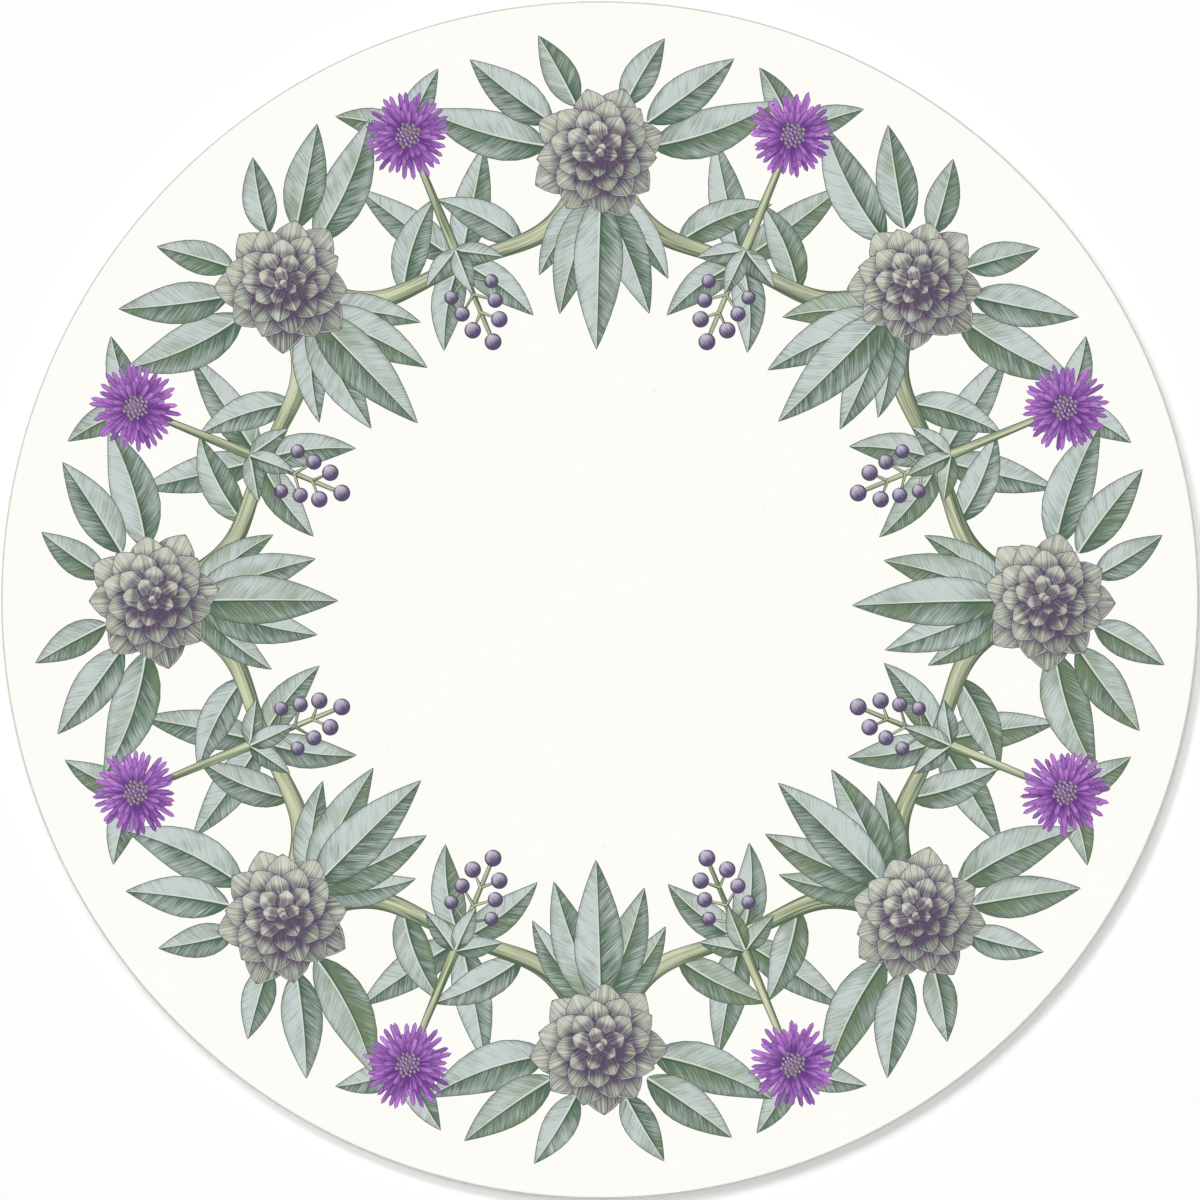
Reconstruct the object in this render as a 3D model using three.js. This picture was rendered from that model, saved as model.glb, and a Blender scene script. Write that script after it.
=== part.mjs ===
// A round table mat: a fibreboard disc with a printed laminate on its top and cork under it.
// Millimetres, +Z up. The origin is the centre of the cork's underside, where the mat rests on a table.
// The three layers are glued face to face, so each one starts at the height where the one below it ends.
import * as THREE from "three";

// Driving dimensions
const DIAMETER = 300;
const THICKNESS = 4;
const CORK_THICKNESS = 1;
const LAMINATE_THICKNESS = 0.3;
const SHOULDER_RADIUS = 0.4; // the board's sanded top edge, left bare round the laminate
const LAMINATE_EDGE_RADIUS = 0.1;
const CORK_EDGE_RADIUS = 0.2;

// How finely the round shapes are cut into flats
const SIDES = 192; // round the disc
const ARC_STEPS = 4; // across each rounded edge
const HUB_RADIUS = 20; // a ring of points round each centre, so that no flat runs from the axis to the rim

// Worked out from the driving dimensions
const RADIUS = DIAMETER / 2;
const BOARD_BOTTOM = CORK_THICKNESS;
const BOARD_TOP = THICKNESS - LAMINATE_THICKNESS;
const LAMINATE_RADIUS = RADIUS - SHOULDER_RADIUS;

// The points of a quarter round about a centre in the profile plane, between two angles in degrees.
function quarterRound(centreR, centreZ, radius, fromDegrees, toDegrees) {
  const points = [];
  for (let step = 0; step <= ARC_STEPS; step++) {
    const degrees = fromDegrees + ((toDegrees - fromDegrees) * step) / ARC_STEPS;
    const angle = THREE.MathUtils.degToRad(degrees);
    points.push([centreR + radius * Math.cos(angle), centreZ + radius * Math.sin(angle)]);
  }
  return points;
}

// A flat disc as one closed body. The rim is its edge profile, given from the bottom face up to the top face.
function discGeometry(bottom, top, rim) {
  const profile = [[0, bottom], [HUB_RADIUS, bottom], ...rim, [HUB_RADIUS, top], [0, top]];
  const points = profile.map(([r, z]) => new THREE.Vector2(r, z));
  return new THREE.LatheGeometry(points, SIDES).rotateX(Math.PI / 2);
}

function layer(name, geometry, finish) {
  const mesh = new THREE.Mesh(geometry, new THREE.MeshStandardMaterial(finish));
  mesh.name = name;
  return mesh;
}

// Agglomerated cork, flush with the board, with its lower edge slightly rubbed round.
function corkBacking() {
  const r = RADIUS - CORK_EDGE_RADIUS;
  const rim = [...quarterRound(r, CORK_EDGE_RADIUS, CORK_EDGE_RADIUS, -90, 0), [RADIUS, BOARD_BOTTOM]];
  const finish = { color: 0xb98a5a, roughness: 0.95, metalness: 0 };
  return layer("cork_backing", discGeometry(0, BOARD_BOTTOM, rim), finish);
}

// The stiff core, with a square lower edge on the cork and a rounded shoulder that shows round the laminate.
function fibreboardCore() {
  const shoulder = quarterRound(LAMINATE_RADIUS, BOARD_TOP - SHOULDER_RADIUS, SHOULDER_RADIUS, 0, 90);
  const rim = [[RADIUS, BOARD_BOTTOM], ...shoulder];
  const finish = { color: 0xcbc9c3, roughness: 0.7, metalness: 0 };
  return layer("fibreboard_core", discGeometry(BOARD_BOTTOM, BOARD_TOP, rim), finish);
}

// The wipe-clean sheet that carries the print.
function printedLaminate() {
  const r = LAMINATE_RADIUS - LAMINATE_EDGE_RADIUS;
  const edge = quarterRound(r, THICKNESS - LAMINATE_EDGE_RADIUS, LAMINATE_EDGE_RADIUS, 0, 90);
  const rim = [[LAMINATE_RADIUS, BOARD_TOP], ...edge];
  const finish = { color: 0xfcfbf6, roughness: 0.4, metalness: 0 };
  return layer("printed_laminate", discGeometry(BOARD_TOP, THICKNESS, rim), finish);
}

const placemat = new THREE.Group();
placemat.add(corkBacking(), fibreboardCore(), printedLaminate());

export default placemat;
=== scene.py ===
import math
import random

import bpy
import numpy as np
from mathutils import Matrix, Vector
from mathutils.geometry import delaunay_2d_cdt


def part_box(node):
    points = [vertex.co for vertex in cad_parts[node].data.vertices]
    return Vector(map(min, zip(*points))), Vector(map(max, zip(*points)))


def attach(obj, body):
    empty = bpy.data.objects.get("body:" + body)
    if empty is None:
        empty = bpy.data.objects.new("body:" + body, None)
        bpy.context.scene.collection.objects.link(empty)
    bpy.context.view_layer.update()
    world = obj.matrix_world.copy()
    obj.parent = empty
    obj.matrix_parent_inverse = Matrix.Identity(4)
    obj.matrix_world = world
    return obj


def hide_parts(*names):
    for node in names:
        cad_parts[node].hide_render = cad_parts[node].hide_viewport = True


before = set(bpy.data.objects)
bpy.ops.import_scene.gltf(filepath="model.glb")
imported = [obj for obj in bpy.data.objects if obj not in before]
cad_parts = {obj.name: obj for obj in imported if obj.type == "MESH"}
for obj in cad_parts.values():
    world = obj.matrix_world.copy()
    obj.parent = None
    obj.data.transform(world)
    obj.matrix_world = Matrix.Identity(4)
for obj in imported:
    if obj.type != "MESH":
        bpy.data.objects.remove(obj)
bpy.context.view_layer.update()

MM = 0.001
SIDES = 384  # round each layer

# The photograph's frame and light
PHOTO_WIDTH = 1200  # pixels
MAT_WIDTH_IN_PHOTO = 1197.8  # pixels
LENS = 1200  # millimetres, a very long one, because the photograph shows no perspective
SENSOR = 36
KEY_AZIMUTH = 122.5  # degrees from +X round to where the light comes from, at the upper left
KEY_LAMPS = (  # each one's turn from that direction, its elevation and its strength
    (0, 50, 0.65),
    (-29, 56.5, 0.505),
    (29, 56.5, 0.505),
)
KEY_SPREAD = 14  # degrees across each, which softens the shadow's edge
OVERHEAD_SPREAD = 5
OVERHEAD_STRENGTH = 1.65
FILL_STRENGTH = 0.05
FLOOR_REACH = 6  # metres each way

# The layers' real sizes, from the solids
face_low, face_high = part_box("printed_laminate")
board_low, board_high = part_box("fibreboard_core")
cork_low, cork_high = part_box("cork_backing")
FACE_EDGE = 0.1 * MM  # the rounding of the laminate's upper edge
CORK_EDGE = 0.2 * MM
PAINT_LAP = 0.1 * MM  # how far the board's edge paint stands up against the laminate
SHARP_ANGLE = 40  # degrees, from which an edge is shaded as sharp

# The cork's uneven grains
GRAIN_SPACING = 1.7 * MM
ROW_STEP = 0.866  # from one row of points to the next, as a share of the spacing
GRAIN_STRAY = 0.3  # how far a point may stray, as a share of the spacing
UNDERSIDE_DEPTH = 0.07 * MM
SIDE_DEPTH = 0.09 * MM
CORK_SEED = 11

# The print's plan
SECTORS = 8
SECTOR_ANGLE = 360 / SECTORS
GOLDEN_ANGLE = 137.508
ROSETTE_AT = 112  # distances from the middle of the mat
ASTER_AT = 126
JOINT_AT = 91  # where two swags meet
ROSETTE_RADIUS = 18
ROSETTE_PETALS = 36
ASTER_RADIUS = 11
ASTER_WHORLS = ((33, 1.0), (28, 0.8), (20, 0.6))  # the rays in each, and their share of the radius
RAY_START = 1.9  # from the aster's heart
FLORETS = 30
BERRY_ROWS = 3
PRINT_SEED = 7

# Leaves in pairs: the turn from the axis, how far out they start, length, width and bend
JOINT_LEAVES = ((36, 0, 31, 9.5, -4), (138, 0, 24, 8.5, 24))
ASTER_LEAVES = ((40, 0, 19, 7.5, 20),)
PALMETTE_LEAVES = ((52, 0, 27, 9, -24), (26, 0, 33, 11, -14))
CROWN_LEAVES = ((82, 13, 33, 12, -22), (57, 14, 27, 10.5, -6), (27, 13, 20, 8.5, 8))

# The triangulation
INSIDE_ONLY = 1  # it gives the triangles inside the outlines
MERGE_DISTANCE = 0.001  # a coarser one closes up narrow outlines, and their ink then floods the face
CORK_MERGE_DISTANCE = 1e-7


def srgb(red, green, blue):
    """A colour given as 0 to 255, as the linear one that nodes take."""
    shares = [value / 255 for value in (red, green, blue)]
    linear = [s / 12.92 if s <= 0.04045 else ((s + 0.055) / 1.055) ** 2.4 for s in shares]
    return (*linear, 1)


# Materials: a small language for node trees

class Wire:
    """A number that varies over a surface. Arithmetic on it adds math nodes."""

    def __init__(self, look, socket):
        self.look = look
        self.socket = socket

    def __add__(self, other):
        return self.look.math("ADD", self, other)

    def __radd__(self, other):
        return self.look.math("ADD", other, self)

    def __sub__(self, other):
        return self.look.math("SUBTRACT", self, other)

    def __rsub__(self, other):
        return self.look.math("SUBTRACT", other, self)

    def __mul__(self, other):
        return self.look.math("MULTIPLY", self, other)

    def __rmul__(self, other):
        return self.look.math("MULTIPLY", other, self)

    def __truediv__(self, other):
        return self.look.math("DIVIDE", self, other)

    def __abs__(self):
        return self.look.math("ABSOLUTE", self)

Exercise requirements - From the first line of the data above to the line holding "import * as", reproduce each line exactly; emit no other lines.

Task response -
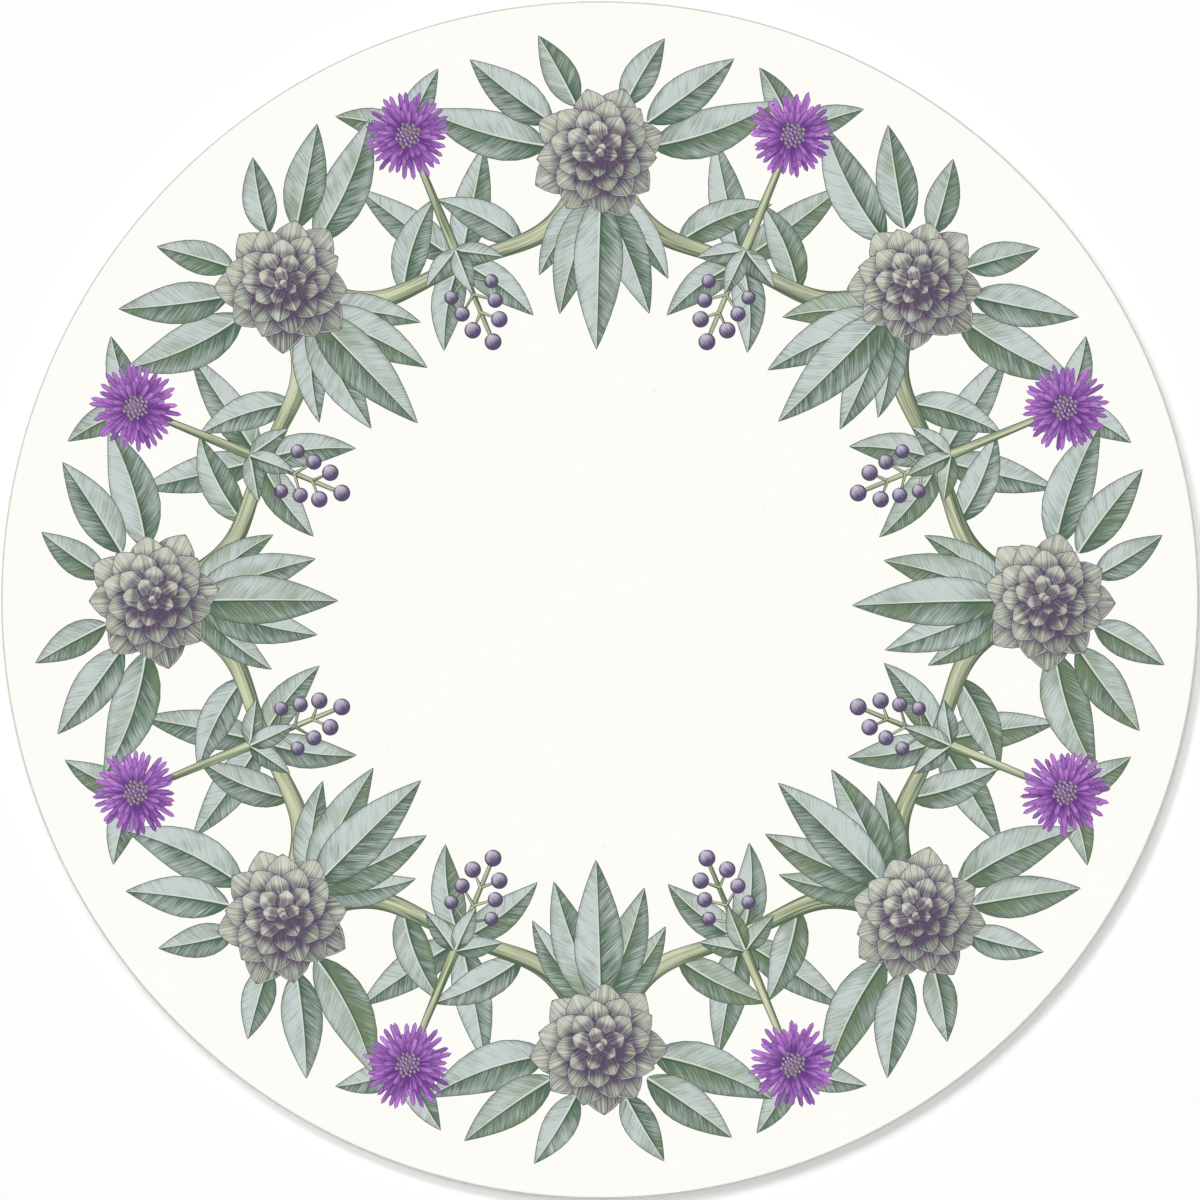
Reconstruct the object in this render as a 3D model using three.js. This picture was rendered from that model, saved as model.glb, and a Blender scene script. Write that script after it.
=== part.mjs ===
// A round table mat: a fibreboard disc with a printed laminate on its top and cork under it.
// Millimetres, +Z up. The origin is the centre of the cork's underside, where the mat rests on a table.
// The three layers are glued face to face, so each one starts at the height where the one below it ends.
import * as THREE from "three";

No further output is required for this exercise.